Proponents of the project say construction costs are lower and the timeline is shorter than many big projects because of the existing railway corridor. They also say it will reduce the number of people driving to Banff, lower greenhouse gas emissions and expand and diversify the province’s economy through increasing tourism spending. Locals will pay less to ride the train than tourists – the working estimate for an “out-of-market” visitor is that they will pay approximately twice what residents will pay ($40 versus $20) to ride the full route one-way.
However, there are still major questions about the environmental effects of increased rail traffic on wildlife corridors in the Bow Valley, and a consultation with Indigenous communities who have lived alongside the tracks for decades has yet to proceed.
Details on the costs and timelines are also still emerging. According to Liricon managing partner Jan Waterous, the cost that was initially pegged at more than $1-billion is now set at $1.5-billion based on further studies, and including the costs of rolling stock and the potential construction of one overpass in Calgary.
Ms. Waterous has also said service could be up and running as early as 2025. A Calgary-Banff Rail study prepared by consultancy CPCS Transcom said the service could open in “the late 2020s or early 2030s,” and “overall, that the service could recover its operating cost is promising but not guaranteed.”
Liricon is assuming three million one-way trips a year. The train has the potential to reduce greenhouse gas emission by reducing motor vehicle trips, the study said, but that’s not certain.

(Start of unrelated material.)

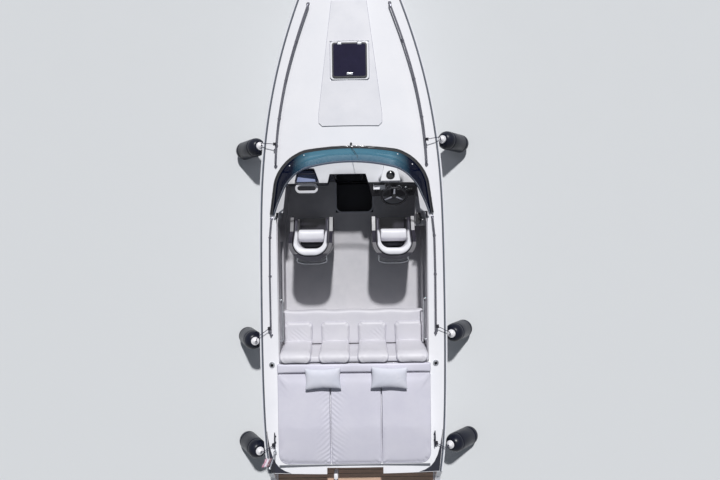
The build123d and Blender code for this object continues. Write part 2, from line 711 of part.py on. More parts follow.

Liricon is the family holding company of Ms. Waterous and her husband Adam Waterous, prominent Alberta financiers who own the Mount Norquay Ski Resort and hold a long-term lease on the Banff train station. Plenary is an investor, developer and operator of public infrastructure that has been owned by Caisse, Canada’s second-largest pension fund, since early 2020.
As envisioned by Liricon and Plenary, half of the $1.5-billion in capital required for the project will be provided by the Canada Infrastructure Bank, with remaining 50 per cent being provided through a combination of debt from private lenders, and from Liricon and Plenary themselves.
Under this proposal, the $30-million annual payments for Alberta’s share of the project’s capital costs (interest and principal) do not begin until construction is complete, and are contingent on the performance of the train. Liricon and Plenary believe ticket revenues will cover operating and maintenance costs, and more than half the remaining capital costs.
Revenue-risk financing is unusual for a P3 project in Canada, but this is something the Canada Infrastructure Bank was created to facilitate, said Plenary senior vice-president Paul Martin. It’s a common way of financing infrastructure projects elsewhere in the world.
“We like the project in and of itself. It’s a good size. It’s quite large but it’s not unmanageably large,” Mr. Martin said in an interview.
The infrastructure bank’s Mr. Todd said if revenues or ridership for the train are significantly stronger than expected, the $30-million annual payment from the province could be lowered. “Everyone is aligned to the success of the project,” he said. If the project goes well, the bank gets paid back, the private investors make money and the Alberta government pays less per year.
The proposal envisions the $30-million to be set as an annual maximum, he said, unless the plan goes horribly wrong – into insolvency.
The private sector is taking the risk if the train doesn’t have high ridership, Mr. Todd said. But “in the extreme, that the whole system fails, and there’s a lot of people out of a lot of money, it would be up to the government at that point if they wanted to take over and keep running it, and then there would be financial consequences to that.”